第3世代(3G)の携帯電話サービスの完全終了まであと4年。KDDIが今春終え、3Gの大半を占める「ガラケー」からスマートフォンへの買い替え需要が増すと携帯各社の期待が高まる。高速通信規格「5G」への移行が進むなか、3G利用者は最大2000万人。大半がシニア世代だ。頭打ちのスマホ市場の最後の伸びしろを巡る争奪戦が本格化している。
「3G他社ケータイ利用の皆さま ガラケー終了します!! ドコモのスマホへお乗り換えしませんか?」
2022年5月中旬、東京都内のNTTドコモの販売店「ドコモショップ」を訪れると、こんなポスターが張り出してあった。KDDIは22年3月末に3Gの携帯電話サービスを他社に先駆けて終了。ソフトバンクも24年に終え、ドコモが終了予定とする26年までには全ての3Gサービスが終わる。利用者は「4G」や「5G」の対応機種に変更する必要があり、各社は他社への乗り換えを含めて契約を見直す人が増えると期待する。

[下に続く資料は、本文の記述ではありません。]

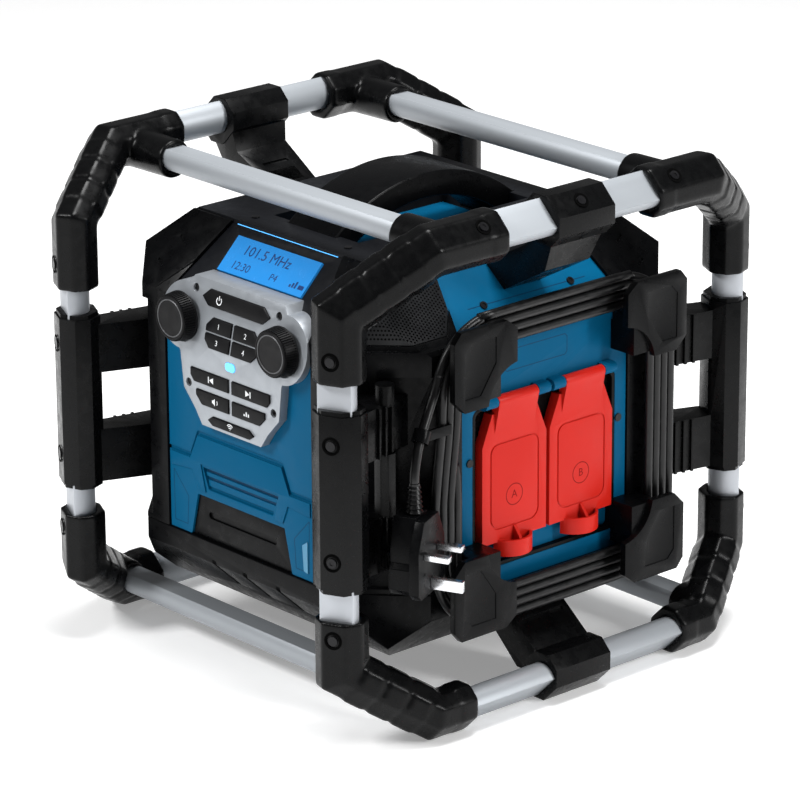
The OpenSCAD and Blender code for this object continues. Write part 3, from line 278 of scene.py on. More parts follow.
def dress(node, material, width):
    """A rounded copy. A node with openings keeps its triangles, which a merged face could not hold."""
    raw = raw_copy(node, node not in pierced)
    bevel = raw.modifiers.new("round", "BEVEL")
    bevel.width, bevel.segments = width / 1000, 3
    bevel.limit_method, bevel.angle_limit = "ANGLE", radians(SHARP)
    bevel.use_clamp_overlap = True
    bevel.miter_outer = "MITER_ARC"
    return skin_of(raw, node, material, 35)


# %% [markdown]
# How round an edge is tells what a piece is made of: thick rubber has wide rounds,
# heavy plastic narrower ones, and thin mouldings, tube and sheet only a few tenths
# of a millimetre. Each edge could get its own width as a bevel weight, but one width
# for each piece is what the eye sees, so a table of finish, width and pieces does.

# %% Rubber, plastic and metal pieces
rounded = [
    (rubber, 1.8, ["post_sleeves", "bar_clamps"]),
    (bumper_plastic, 1.3, ["handle", "corner_bumpers", "cord_brackets"]),
    (bumper_plastic, 0.7, ["base", "subwoofer_plate", "cord_gland", "cord_clip"]),
    (housing_plastic, 0.6, ["top_cover", "battery_door", "media_door"]),
    (button_rubber, 0.5, [n for n in nodes if n.endswith("_button") or n.startswith("preset_button")]),
    (blue_plastic, 0.6, ["front_panel", "right_panel", "left_panel", "back_panel"]),
    (red_plastic, 0.7, ["outlet_cover_a", "outlet_cover_b"]),
    (panel_metal, 0.5, ["control_plate"]),
    (grille_metal, 0.3, ["speaker_grilles"]),
    (bumper_plastic, 0.5, ["outlet_tray"]),
    (pin_steel, 0.4, ["plug_pins"]),
    (tube_up, 0.4, ["cage_posts"]), (tube_side, 0.4, ["side_bars"]), (tube_cross, 0.4, ["cross_tubes"]),
]
for material, width, names in rounded:
    for name in names:
        made = dress(name, material, width)
    print(material.name, width, "mm on", len(names), "nodes; last", len(made.data.polygons), "faces")


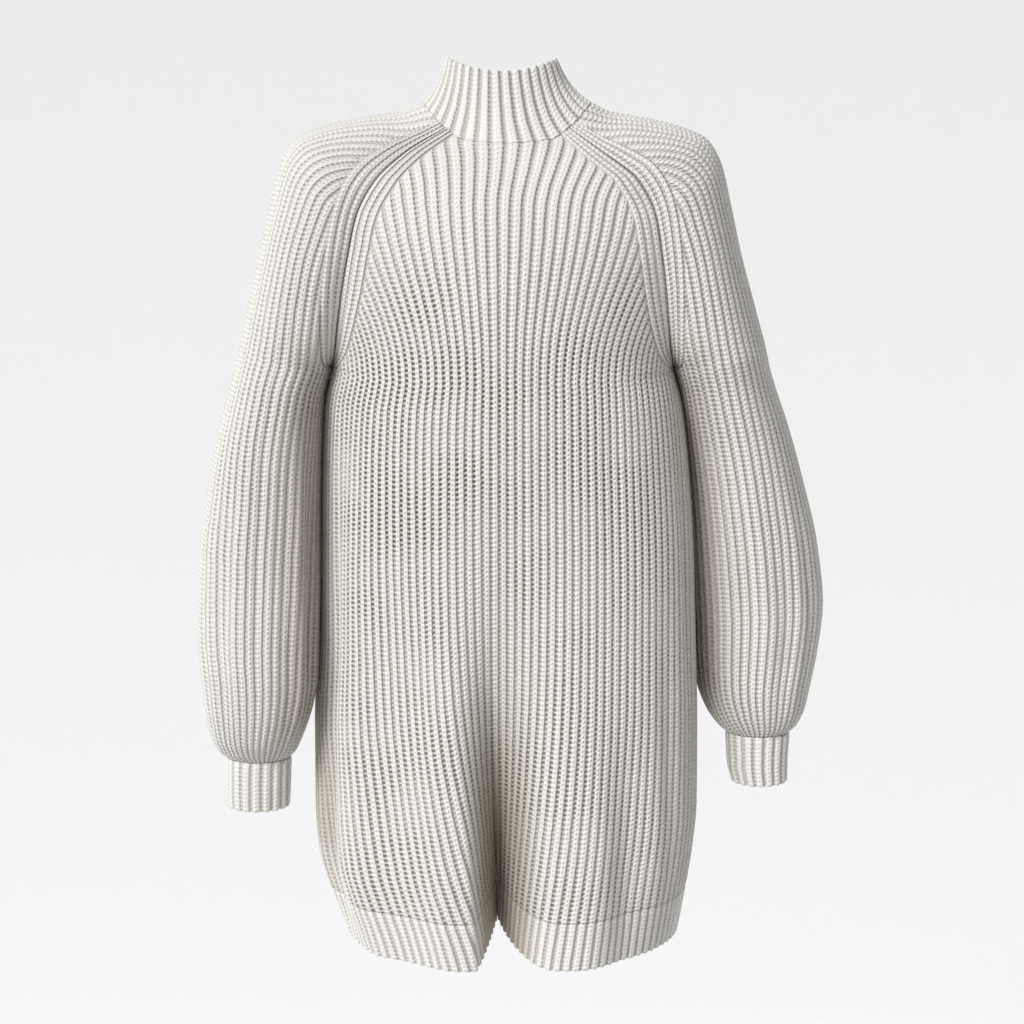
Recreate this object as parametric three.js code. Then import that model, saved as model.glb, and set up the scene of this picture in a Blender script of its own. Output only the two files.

総務省によると、21年9月には5Gの契約者数が2922万件となり、3Gを初めて上回った。5Gへの移行が進む一方、21年12月末時点で3Gの契約数は大手3社の合計で、なお2074万契約にのぼる。
3Gの大半は従来型携帯電話の「ガラケー」で、中でもシニア層の利用者が多いとされる。KDDIは「3月時点の3G利用者は60歳以上が過半を占めた」と話す。なかなかスマホに切り替えない人が多いことから、業界では「岩盤層」と呼ばれる。この岩盤が3G終了によって動かざるを得ないというわけだ。
KDDIは3Gサービスの終了を発表した18年11月以降、移行を促してきた。まず、ダイレクトメールで案内を送付。移行の手数料を無料にし、スマホに加え、4G対応のガラケーでも一部無料で交換できる端末も用意した。「なるべく使い勝手を同じようにして、負担を少なくしたい」(同社)。電話や遠隔操作によるサポートサービスも無料で提供した。
21年からは反応のない契約者の自宅を訪問し、直接説明を始めた。その場で移行できるよう、端末も持参した。それでも移行が完了していない個人向け利用者は、22年3月末で25万台程度あったという。同社は対策として6月末までは電話番号とメールアドレスを使えるようにする。
MMD研究所(東京・港)が21年7月に60~79歳の男女1万人を対象に行った携帯電話に関する調査では、ガラケーの利用者は約1割を占めた。スマホへの乗り換えを検討する500人に、スマホを利用してみたいと思ったきっかけ(複数回答)を聞いたところ、「3G回線がもうすぐ終わる」が約3割で最多だった。
ただ、操作のしやすさからガラケーを続けてきた人も多く、スマホの操作に不慣れなシニアを減らす取り組みも広がる。
シニアの乗り換え、どう促すか
「皆さんのスマートフォンを見ながら説明します」。5月中旬、東京都町田市にあるソフトバンクの販売店「ソフトバンク成瀬」では、対話アプリ「LINE(ライン)」の使い方講座に6人の高齢者が参加した。ソフトバンクのスマホアドバイザー、皆木子竜さん(27)がLINEを使ったメッセージや写真のやりとり、友だちの追加方法について、受講者がノートをとるペースに気をつかいながら説明していた。